Impact of Copper-Doped Titanium Dioxide Interfacial Layers on the Interface-State and Electrical Properties of Si-based MOS Devices

Abstract

The current study presents the interface-state and electrical properties of silicon (Si)-based metal-oxide-semiconductor (MOS) devices using copper-doped titanium dioxide (Cu:TiO2) nanoparticles for possible applications as an interfacial layer in scaled high-k/metal gate MOSFET technology. The structural properties of the Cu:TiO2 nanoparticles have been obtained by means of X-ray diffraction (XRD), UV–Vis–NIR spectrometry, atomic force microscopy, and scanning electron microscopy measurements; they were compared with pure TiO2 thin film.
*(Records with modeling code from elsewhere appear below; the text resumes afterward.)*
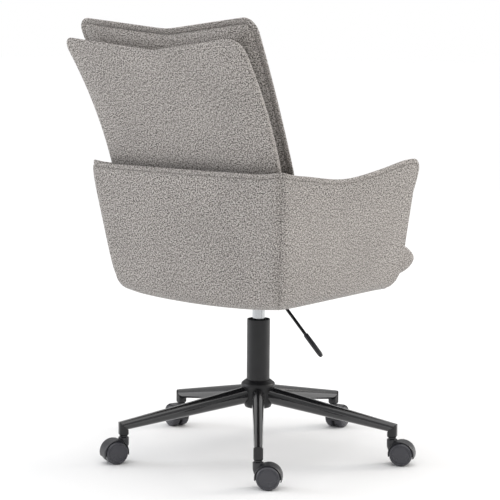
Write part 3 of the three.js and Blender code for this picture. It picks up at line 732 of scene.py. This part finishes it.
def border_points(piece, border):
    """Numbers of the piece's points that lie on the border line."""
    co = np.zeros(len(piece.data.vertices) * 3)
    piece.data.vertices.foreach_get("co", co)
    keys = {tuple(p) for p in np.round(border, 5)}
    return [i for i, p in enumerate(np.round(co.reshape(-1, 3), 5)) if tuple(p) in keys]


def border_of(face):
    """The border of a sheet, as one closed line of points."""
    return np.concatenate([face[:-1, 0], face[-1, :-1], face[:0:-1, -1], face[0, :0:-1]])


def spaced(count, edge):
    """Numbers from -1 to 1: even, but over the last stretch at each end they follow a quarter
    circle, so that a rounded edge gets enough points."""
    a = np.linspace(0, np.pi / 2, 9)[:-1]
    end = edge * (1 - np.cos(a)) - 1
    return np.concatenate([end, np.linspace(edge - 1, 1 - edge, count), -end[::-1]])


def leaning(curve, z):
    """How far back a leaning face is at a height: offset + slope s + curve s squared."""
    s = z - settings("back").level
    return curve[0] + curve[1] * s + curve[2] * s * s


def back_outline(c, t, half_widths, corner_top, middle_top, corner_round):
    """x and z of a back piece for c across (-1..1) and t up (0..1). The sides widen in two straight
    stretches, the top corners are round and the top edge falls towards its middle."""
    back = settings("back")
    level = mix(back.bottom, corner_top, t)
    full = np.interp(level, [back.bottom, settings("tub").rim, corner_top], half_widths)
    cut = np.clip(1 - (corner_top - level) / corner_round, 0, 1)
    half = full - 0.9 * corner_round * (1 - np.sqrt(1 - cut ** 2))
    valley = 0.08
    steep = (np.sqrt(c * c + valley ** 2) - valley) / (math.sqrt(1 + valley ** 2) - valley)
    return c * half, mix(back.bottom, mix(middle_top, corner_top, steep ** 0.95), t)


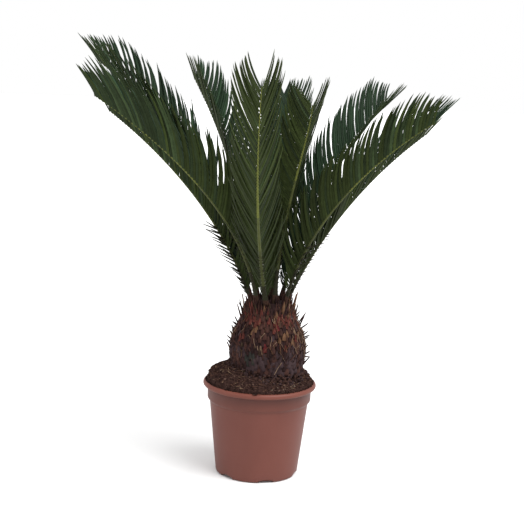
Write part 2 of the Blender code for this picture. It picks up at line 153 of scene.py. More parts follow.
# Fronds: name, bearing of the foot, swing towards the tip, lean from upright at the foot and at
# the tip, how late the lean sets in, turn of the blade, length, longest leaflets, distance of the
# foot from the trunk's axis, with all angles in degrees
FRONDS = (
    ("frond_front", 260.3, 12.8, 44.8, 38.9, 1.24, 8.5, 0.606, 0.128, 0.036),
    ("frond_front_right_inner", 300.2, -32.2, 0.9, 71.9, 1.04, 12.4, 0.551, 0.109, 0.022),
    ("frond_right_front", 331.3, -17.2, 4.5, 61.0, 0.60, -3.4, 0.528, 0.128, 0.038),
    ("frond_left_front", 227.5, -66.9, 10.5, 60.3, 0.66, 11.9, 0.560, 0.149, 0.037),
    ("frond_left", 189.3, -49.2, 18.0, 65.0, 0.94, 19.2, 0.528, 0.156, 0.038),
    ("frond_left_back", 159.2, -2.4, 19.0, 57.1, 0.98, -0.5, 0.630, 0.136, 0.037),
    ("frond_back_left", 130.6, -0.6, 13.7, 44.2, 1.05, 13.5, 0.524, 0.117, 0.036),
    ("frond_right_back", 49.2, 2.7, 18.5, 64.0, 0.98, 6.0, 0.565, 0.127, 0.036),
    ("frond_back_inner", 69.4, 25.2, 2.0, 59.9, 0.95, 3.0, 0.503, 0.130, 0.018),
    ("frond_back", 93.4, -9.4, 19.9, 54.0, 1.06, -3.5, 0.520, 0.120, 0.036),
    ("frond_right", 12.0, 23.0, 23.0, 61.0, 1.00, 0.0, 0.485, 0.112, 0.036),
)
# Width and depth of a stalk at its foot and at its tip
RIB_WIDTH = (0.0108, 0.0020)
RIB_DEPTH = (0.0086, 0.0018)
RIB_TAPER = 0.6
RIB_SIDES = 10
RIB_ROWS = 64
RIB_SUNK = 0.014
TURN_SHARE = 0.3
# Tones of a stalk: distance from its foot that they reach to, material below and above; material 4, from
# 0.075 to 0.185, is darkened as painted shade low in the crown
STALK_TONES = ((0.024, 0, 0), (0.075, 1, 1), (0.185, 4, 4), (0.29, 5, 3), (math.inf, 2, 3))
# Thorns of a stalk: growth, distance between two, distance of the last from the foot, radius
USUAL_THORNS = (1.0, 0.0095, 0.175, 0.0010)
THORNS = {
    "frond_left": (2.9, 0.0100, 0.172, 0.0020),
    "frond_right_front": (2.4, 0.0130, 0.135, 0.0020),
}
FIRST_THORN = 0.024

# Leaflets, with the angles in degrees
PAIR_PITCH = 0.0074
PAIR_CROWDING = 1.18
BARE_STEM = 0.032
FULL_FROM = 0.105
TIP_SHARE = 0.55
FALL_FROM = 0.82
THORN_SHARE = 0.18
FORWARD = 40
FORWARD_AT_TIP = 37
RAISED = 49
CURL = 14
# Spread of a leaflet's forward angle, raise and curl, and how much looser it is near the foot
LEAFLET_SPREAD = (1.0, 1.8, 1.6)
FOOT_LOOSENESS = 1.7
LEAFLET_WIDTH = 0.0057
LEAFLET_THICKNESS = 0.0006
# Rows of a leaflet's points: share of its length, share of its width
LEAFLET_ROWS = ((0.0, 0.9), (0.08, 1.0), (0.3, 1.0), (0.55, 0.94), (0.76, 0.74), (0.91, 0.42))
# Sides of a leaflet between two rows: first point, second point, upper face 0 or lower 1
LEAFLET_SIDES = ((0, 1, 0), (1, 2, 0), (2, 5, 1), (5, 4, 1), (4, 3, 1), (3, 0, 1))
# Least distance from the leaflets of another frond, and the shares of its length that are tried
CLEARANCE = 0.0045
TRIES = (1.0, 0.85, 0.7, 0.55, 0.4)
SHORTEST_TESTED = 0.02
# Shades dealt out to leaflets, the darkest near the foot as painted shade inside the crown: distance from
# the foot that they reach to, the shades
LEAFLET_SHADES_PAINTED_DARK_AT_FOOT = ((0.20, (3, 3, 0)), (0.30, (0, 0, 1)), (math.inf, (0, 0, 1, 1, 2)))
# How many of a frond's leaflets turn bluer towards its tip
USUAL_COOLNESS = 0.15
COOLNESS = {
    "frond_left": 0.8,
    "frond_left_front": 0.8,
    "frond_left_back": 0.8,
    "frond_right_front": 0.6,
}
LEAF_UPPER = (0.012, 0.025, 0.012)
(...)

With the incorporation of Cu, rutile-dominated anatase/rutile multiphase crystalline was revealed by XRD analysis. To understand the nature of this structure, the electronic parameters controlling the device performance were calculated using current–voltage (I–V), capacitance–voltage (C–V), and conductance–voltage (G–V) measurements. The ideality factor (n) was 1.21 for the Al/Cu:TiO2/p-Si MOS device, while the barrier height ϕb was 0.75 eV with semi-log I–V characteristics. This is in good agreement with 0.78 eV measured by the Norde model. Possible reasons for the deviation of the ideality factor from unity have been addressed. From the C–V measurements, the values of diffusion potential, barrier height, and carrier concentration were extracted as 0.67, 0.98 eV, and 8.73 × 1013 cm−3, respectively. Our results encourage further work to develop process steps that would allow the Cu-doped TiO2 film/Si interface to play a major role in microelectronic applications.